A year ago today, a split Supreme Court issued a ruling that fundamentally changed the way consumers can pursue claims of corporate wrongdoing. In a 5-4 ruling in AT&T Mobility v. Concepcion, the Supreme Court said companies have the right to force consumers who sign contracts—like debit-card agreements and cell phone plans—to accept terms that require them to settle all disputes in private arbitration and waive their right to band together in class actions.
In just the first year, the ruling’s impact has been dramatic. “There is no case in the history of consumer law as harmful as Concepcion,” says Paul Bland, a senior attorney at the public interest law firm Public Justice. In a report released this week, the National Association of Consumer Advocates and the legal advocacy group Public Citizen, which represented the Concepcions before the Supreme Court, said they have identified 76 cases in the past year where potential class actions were shot down by judges citing Concepcion.
Companies have rushed to add class action waivers into the contracts or make existing clauses more bulletproof. Wells Fargo, for example, tightened up the language in its contracts in February to make clear that the only exception to arbitration is small claims courts. (The bank told the Berger Record that is policies are “are consistent with the industry.”) “There is a realistic possibility that the decision will lead to a virtual end of class actions against businesses,” Vanderbuilt law professor Brian Fitzpatrick told the audience on Apr. 26 at a conference on the topic at Cardozo School of Law in Manhattan.

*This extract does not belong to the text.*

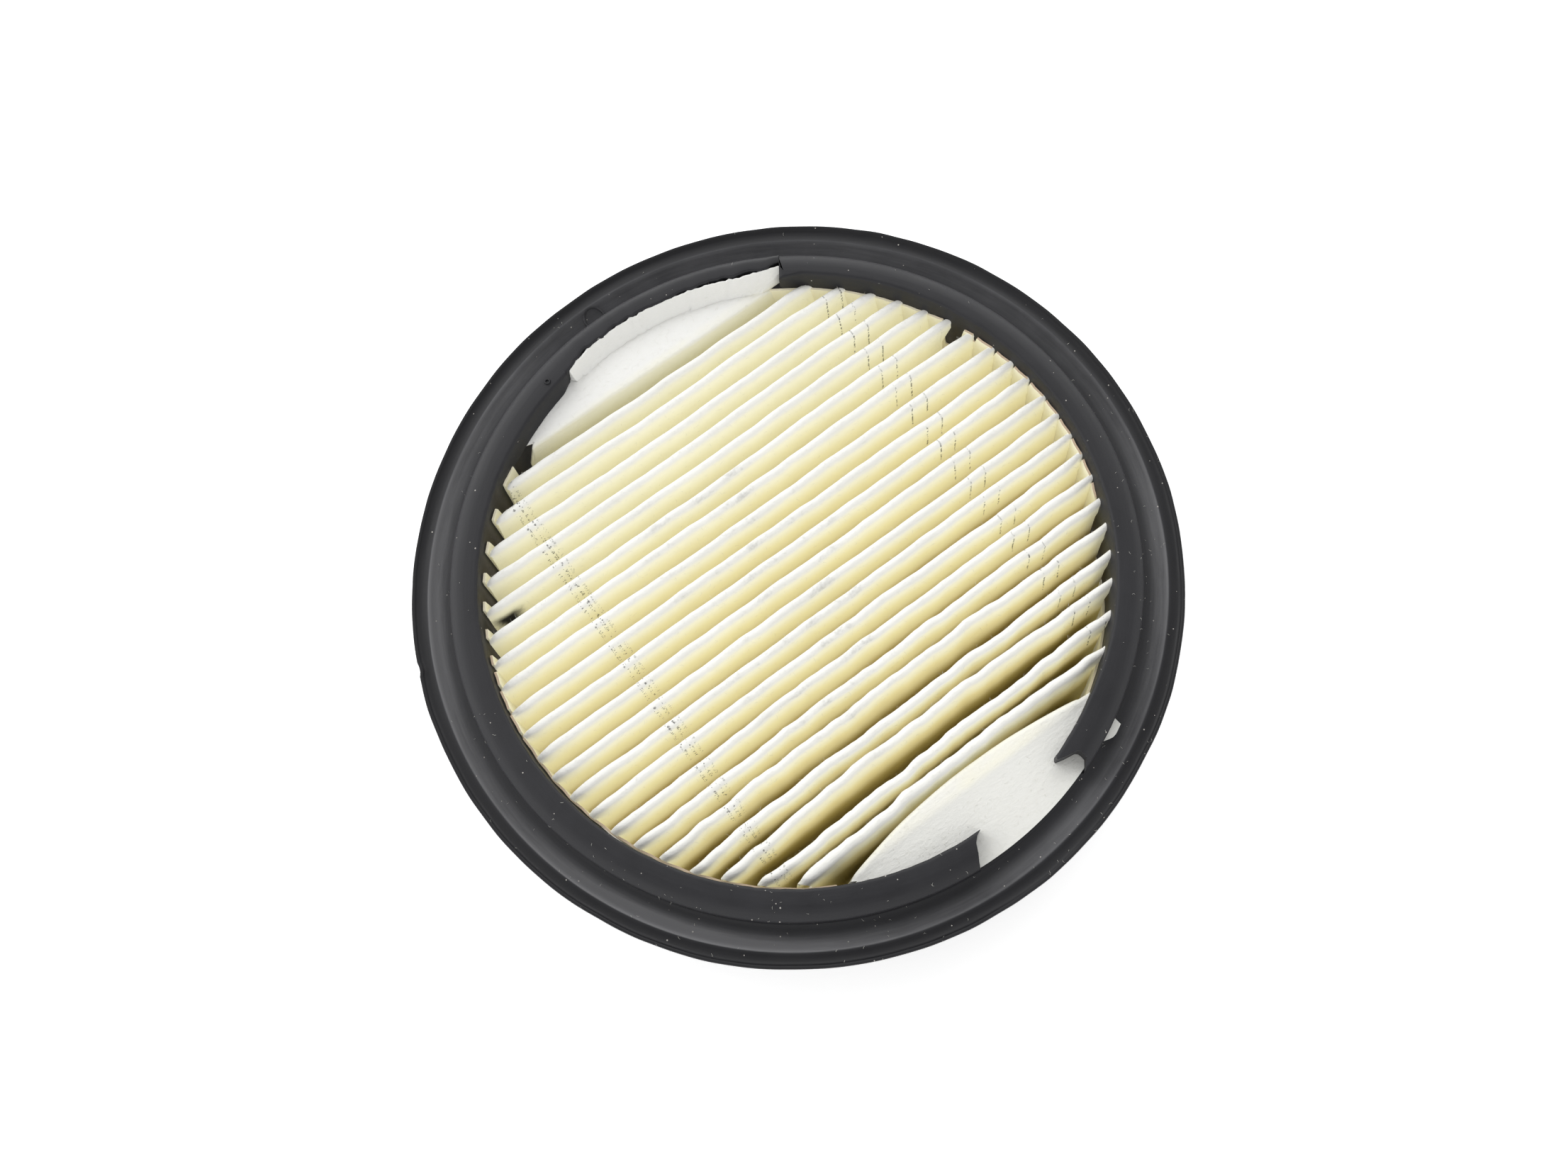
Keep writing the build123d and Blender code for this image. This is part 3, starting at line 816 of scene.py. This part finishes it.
# paper strips that close the pleat ends
strips = {
    "Radius": stripHigh.x - 0.3,
    "Bottom": stripLow.z,
    "Top": stripHigh.z,
    "Half Width": 0.0,  # filled in for each side, from the strip's own box
    "Shift": -1.0,
    "Pitch": pleats["Pitch"],
    "Crest Row": pleats["First Crease"],
    "Skew": pleats["Skew"],
    "Fan": pleats["Fan"],
    "Tooth Start": 0.84,  # share of the pitch, up from the crest below, where the edge dips
    "Tooth End": 1.0,
    "Tooth Depth": 3.0,
    "Tooth Limit": 34.0,  # no dips further back than this
    "Torn Depth": 0.0,  # deeper gaps between two rows
    "Torn Low": 25.0,
    "Torn High": 69.0,
    "Torn Right": 0.0,  # 1 for one long tear that gets shallower towards the front
    "Front Drop": 0.0,  # how far the top edge sinks towards the front and the back
    "Back Drop": 0.0,
    "Drop At": 5.0,
    "Hole At": -200.0,  # one more hole, across the pleats
    "Hole Depth": 14.0,
}


def endStripTree():
    inputs = [(name, "Float") for name in strips]
    tree, given = newTree("endStrip", inputs + [("Side", "Float"), ("Finish", "Material")])
    rows, columns = 12, 560
    grid = addNode(tree, "GeometryNodeMeshGrid", Size_X=1.0, Size_Y=1.0, Vertices_X=columns, Vertices_Y=rows)
    index = out(tree.nodes.new("GeometryNodeInputIndex"))
    column = (index / rows).to("FLOOR")
    climb = (index - column * rows) / (rows - 1)
    end = (given("Half Width") / given("Radius")).to("ARCSINE")
    angle = (column / ((columns - 1) / 2) - 1) * end
    y = given("Radius") * angle.to("SINE") + given("Shift")
    x = (given("Radius") * given("Radius") - y * y).to("SQRT") * given("Side")
    row = (y - given("Skew") * x) / (1 + given("Fan") * x)
    share = ((row - given("Crest Row")) / given("Pitch")).to("FRACT")
    tooth = smoothRamp(share, given("Tooth Start") - 0.05, given("Tooth Start")) * smoothRamp(
        share, given("Tooth End") + 0.04, given("Tooth End") - 0.02)
    tooth = tooth * smoothRamp(y, given("Tooth Limit") + 2, given("Tooth Limit") - 2)
    torn = smoothRamp(y, given("Torn Low"), given("Torn Low") + 3) * smoothRamp(
        y, given("Torn High"), given("Torn High") - 3)
    opened = smoothRamp(share, 0.42, 0.50).to("MAXIMUM", smoothRamp(share, 0.07, 0.03))
    opened = opened.to("MAXIMUM", given("Torn Right"))
    shallower = 1 - given("Torn Right") * (1 - smoothRamp(y, -72.0, -35.0)) * 0.95
    gap = opened * shallower * torn * given("Torn Depth")
    ragged = ripple(tree, y * 0.9, given("Side"), 3.0, 3.0) * 0.25
    hole = smoothRamp(abs(y - given("Hole At")), 3.2, 1.8) * given("Hole Depth")
    sunk = smoothRamp(y - given("Drop At"), 5.0, -5.0) * given("Front Drop")
    sunk = sunk + smoothRamp(y, 30.0, 38.0) * given("Back Drop")
    top = given("Top") - (tooth * given("Tooth Depth")).to("MAXIMUM", sunk) - gap - hole + ragged * 0.5
    z = given("Bottom") + (top - given("Bottom")) * climb
    # each facet is a little flat between its two crests
    flat = abs(share - 0.5) * 0.5 - 0.2
    outwards = (given("Side") > 0) * 0.5
    x = x + (flat + outwards) * given("Side")
    place = addNode(tree, "ShaderNodeCombineXYZ", X=x * mm, Y=y * mm, Z=z * mm)
    moved = addNode(tree, "GeometryNodeSetPosition", Geometry=out(grid, "Mesh"), Position=out(place))
    closeTree(tree, out(moved), given("Finish"))
    return tree


# loose fibres: paper fuzz on the crests, and lint on the rubber
fuzz = {
    "Length": 1.3,
    "Thickness": 0.045,
    "Density": 260000.0,  # fibres on a square metre
    "Lowest": 32.2,
    "Highest": 34.6,
    "Front Only": 0.0,  # 1 for more of them towards the front
    "Seed": 11,
}
lint = {
    "Length": 0.9,
    "Thickness": 0.075,
    "Density": 26000.0,
    "Lowest": 29.0,
    "Highest": 38.2,
    "Front Only": 1.0,
    "Seed": 5,
}
fibreShape = {
    "line": [(0, 0, 0), (0.3, 0.12, 0.2), (0.62, 0.05, 0.42), (1.0, -0.18, 0.34)],  # one unit long
    "thickness": 0.06,
    "corners": (0, 2.094, 4.189),  # round the line, in radians
}


def fibreMesh():
    # a bent three-sided fibre with a thin tip
    mesh = bmesh.new()
    rings = []
    for number, (x, y, z) in enumerate(fibreShape["line"]):
        size = (0.5 if number < 3 else 0.15) * fibreShape["thickness"]
        rings.append([mesh.verts.new((x, y + size * math.cos(turn), z + size * math.sin(turn)))
                      for turn in fibreShape["corners"]])
    for first, second in zip(rings, rings[1:]):
        for index in range(3):
            mesh.faces.new((first[index], first[(index + 1) % 3], second[(index + 1) % 3], second[index]))
    mesh.faces.new(rings[0][::-1])
    mesh.faces.new(rings[-1])
    bmesh.ops.recalc_face_normals(mesh, faces=mesh.faces)
    data = bpy.data.meshes.new("fibre")
    mesh.to_mesh(data)
    mesh.free()
    return bpy.data.objects.new("fibre", data)


def fibreTree():
    # fibres strewn on the upward faces of a piece, between two heights
    inputs = [(name, "Float") for name in fuzz if name != "Seed"]
    inputs += [("Seed", "Int"), ("Fibre", "Object"), ("Finish", "Material")]
    tree, given = newTree("looseFibres", inputs)
    place = addNode(tree, "ShaderNodeSeparateXYZ", Vector=out(tree.nodes.new("GeometryNodeInputPosition")))
    up = addNode(tree, "ShaderNodeSeparateXYZ", Vector=out(tree.nodes.new("GeometryNodeInputNormal")))
    z, y = out(place, 2) / mm, out(place, 1) / mm
    wanted = (z > given("Lowest")) * (z < given("Highest")) * (out(up, 2) > 0.2)
    nearFront = smoothRamp(y, 70.0, -80.0) * 0.85 + 0.15
    density = given("Density") * wanted * pick(given("Front Only"), nearFront, 1.0)
    points = addNode(tree, "GeometryNodeDistributePointsOnFaces", Mesh=given("Geometry"), Density=density,
                     Seed=given("Seed"))
    fibre = addNode(tree, "GeometryNodeObjectInfo", Object=given("Fibre"))
    turn = addNode(tree, "FunctionNodeRandomValue", {"data_type": "FLOAT_VECTOR"})
    turn.inputs[0].default_value = (-0.5, -0.5, 0)
    turn.inputs[1].default_value = (0.5, 0.3, 6.283)
    size = addNode(tree, "FunctionNodeRandomValue", {"data_type": "FLOAT"})
    size.inputs[2].default_value = 0.35
    size.inputs[3].default_value = 1.0
    plug(tree, given("Seed"), size.inputs["Seed"])
    long = out(size, 1) * given("Length") * mm
    thick = given("Thickness") * mm / fibreShape["thickness"]
    scale = addNode(tree, "ShaderNodeCombineXYZ", X=long, Y=thick * 0.5 + long * 0.4, Z=thick)
    placed = addNode(tree, "GeometryNodeInstanceOnPoints", Points=out(points, "Points"),
                     Instance=out(fibre, "Geometry"), Scale=out(scale))
    tree.links.new(turn.outputs[0], placed.inputs["Rotation"])
    closeTree(tree, out(placed), given("Finish"))
    return tree


rubber, paper, strip = rimRubber(), filterPaper(), stripPaper()
rimPiece = makeRim()
rimPiece.data.materials.append(rubber)
marksPiece = makeMouldMarks()
marksPiece.data.materials.append(rubber)

paperPiece = runTree("pleatedPaper", pleatedSheetTree(), {**pleats, "Finish": paper}, wall=pleats["Wall"])
paperPiece.data.set_sharp_from_angle(angle=math.radians(60))

stripSides = {
    "rightEndStrip": ("right_end_strip", 1.0, {
        "Torn Depth": 20.0, "Torn Low": -70.0, "Torn High": -32.0, "Torn Right": 1.0, "Hole At": 30.0,
        "Back Drop": 1.6, "Front Drop": 3.0, "Drop At": -31.0}),
    "leftEndStrip": ("left_end_strip", -1.0, {
        "Tooth Start": 0.02, "Tooth End": 0.2, "Tooth Depth": 2.4, "Tooth Limit": 26.0, "Torn Depth": 17.0,
        "Front Drop": 3.4}),
}
stripTree = endStripTree()
stripPieces = {}
for name, (node, side, changes) in stripSides.items():
    low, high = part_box(node)
    values = {**strips, **changes, "Half Width": (high.y - low.y) / 2 / mm, "Side": side, "Finish": strip}
    stripPieces[node] = runTree(name, stripTree, values, wall=0.6)
    stripPieces[node].data.set_sharp_from_angle(angle=math.radians(40))

fibre = fibreMesh()
fibres = fibreTree()
paperLint = lintFibre("paperLint", (0.82, 0.81, 0.74))
fuzzPiece = runTree("paperFuzz", fibres, {**fuzz, "Fibre": fibre, "Finish": paperLint}, paperPiece.data.copy())
lintPiece = runTree("rimLint", fibres, {**lint, "Fibre": fibre, "Finish": paperLint}, rimPiece.data.copy())
bpy.data.objects.remove(fibre)

finishes = {
    "rim_rubber": (rimPiece, marksPiece),
    "filter_paper": (paperPiece, fuzzPiece, lintPiece),
    "strip_paper": (stripPieces["right_end_strip"], stripPieces["left_end_strip"]),
}
for slot, pieces in finishes.items():
    for piece in pieces:
        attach(piece, "root")
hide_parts("seal_rim")
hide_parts("pleated_media")
for node, piece in stripPieces.items():
    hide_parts(node)
print("pieces placed")


studio = {
    "floorSize": 3.0,
    "floorColour": (0.93, 0.93, 0.93),
    "floorGlow": 0.45,  # a white backdrop lit from behind
    "ceiling": 0.36,  # light from straight above, and from each side
    "backSide": 1.5,
    "rightSide": 0.65,
    "leftSide": 1.1,
    "nearSide": 0.6,
    "lamp": 2.4,  # a brighter patch, high at the right
    "lampFrom": (0.66, 0.36, 0.66),
    "lampSpread": 24.0,
    "softboxPower": 4.5,
    "softboxSize": 0.9,
    "softboxPlace": (-0.25, 1.0, 1.25),
}


def makeFloor():
    half = studio["floorSize"] / 2
    mesh = bmesh.new()
    bmesh.ops.create_grid(mesh, x_segments=2, y_segments=2, size=half)
    floor = plainPiece("studioFloor", mesh, 30)
    material, tree, shader, place, _ = newMaterial("studioPaper")
    mottle = useGroup(tree, softMottle, Vector=place, Size_mm=180.0, Contrast=0.6)
    white = studio["floorColour"]
    colour = mixColour(tree, mottle, white, tuple(part * 0.99 for part in white))
    plugAll(shader, Base_Color=colour, Roughness=0.9, Specular_IOR_Level=0.1, Emission_Color=(1, 1, 1, 1),
            Emission_Strength=studio["floorGlow"])
    floor.data.materials.append(material)


def makeLights():
    world = bpy.data.worlds.new("studioWorld")
    world.use_nodes = True
    tree = world.node_tree
    tree.nodes["Background"].inputs[0].default_value = (1, 1, 1, 1)
    direction = out(tree.nodes.new("ShaderNodeTexCoord"), "Generated")
    split = addNode(tree, "ShaderNodeSeparateXYZ", Vector=direction)
    x, y, z = [out(split, axis) for axis in range(3)]
    low = 1 - z * z
    sides = ((y.to("MAXIMUM", 0.0) * studio["backSide"] + (-1 * y).to("MAXIMUM", 0.0) * studio["nearSide"])
             + (x.to("MAXIMUM", 0.0) * studio["rightSide"] + (-1 * x).to("MAXIMUM", 0.0) * studio["leftSide"]))
    toLamp = [axis * part for axis, part in zip((x, y, z), studio["lampFrom"])]
    lamp = (toLamp[0] + toLamp[1] + toLamp[2]).to("MAXIMUM", 0.0).to("POWER", studio["lampSpread"])
    bright = studio["ceiling"] + sides * low.to("SQRT") + lamp * studio["lamp"]
    plug(tree, bright, tree.nodes["Background"].inputs[1])
    bpy.context.scene.world = world
    light = bpy.data.lights.new("softbox", "AREA")
    light.energy = studio["softboxPower"]
    light.size = studio["softboxSize"]
    softbox = bpy.data.objects.new("softbox", light)
    softbox.location = studio["softboxPlace"]
    softbox.rotation_euler = (-Vector(studio["softboxPlace"])).to_track_quat("-Z", "Y").to_euler()
    bpy.context.scene.collection.objects.link(softbox)


view = {
    "azimuth": -24.6,
    "elevation": 73.6,
    "roll": -12.23,
    "distance": 407.1,
    "lookAt": (-4.48, -2.07, 32.0),
    "lens": 35.32,
}


def makeCamera():
    turn, tip, roll = [math.radians(view[name]) for name in ("azimuth", "elevation", "roll")]
    ahead = Vector((-math.sin(turn) * math.cos(tip), math.cos(turn) * math.cos(tip), -math.sin(tip)))
    right = Vector((math.cos(turn), math.sin(turn), 0))
    up = right.cross(ahead)
    rolledRight = right * math.cos(roll) + up * math.sin(roll)
    rolledUp = up * math.cos(roll) - right * math.sin(roll)
    data = bpy.data.cameras.new("studioCamera")
    data.lens = view["lens"]
    data.sensor_width = 36
    data.clip_start = 0.01
    camera = bpy.data.objects.new("studioCamera", data)
    camera.matrix_world = Matrix((rolledRight, rolledUp, -ahead)).transposed().to_4x4()
    camera.location = Vector(view["lookAt"]) * mm - ahead * view["distance"] * mm
    bpy.context.scene.collection.objects.link(camera)
    bpy.context.scene.camera = camera


makeFloor()
makeLights()
makeCamera()
bpy.context.scene.view_settings.view_transform = "Standard"
print("studio ready")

In a law review article, Jean Sternlight, the director of the Saltman Center for Conflict Resolutionat the UNLV Boyd School of Law, wrote that judges have thrown out class actions because of arbitration clauses in cases involving “consumer fraud, consumer debt, violations of federal and state wage and hour legislation, and unpaid wages.” She and other advocates say individual claims are often too small for to justify a lawyer’s time—the Concepcion case involved a $30.22 bill—so consumers have little recourse.
As part of Dodd-Frank financial reform, the Consumer Financial Protection Bureau was tasked with studying the effect that mandatory arbitration for financial products have on consumers. Dodd-Frank also gave the CFPB the authority to issue rules on the matter to protect consumers if the bureau deems it necessary. This week the CFPB formally launched the study by putting out a request for input (PDF) on what it examines. Comments are due by June 23.
Sternlight says such agencies as the CFPB, the SEC, and the FTC can take some small steps to help consumers, but their mandates are limited. Only Congress, she says, can really stop the “tsunami wave” that will wipe out class actions and the consumer protection they provide.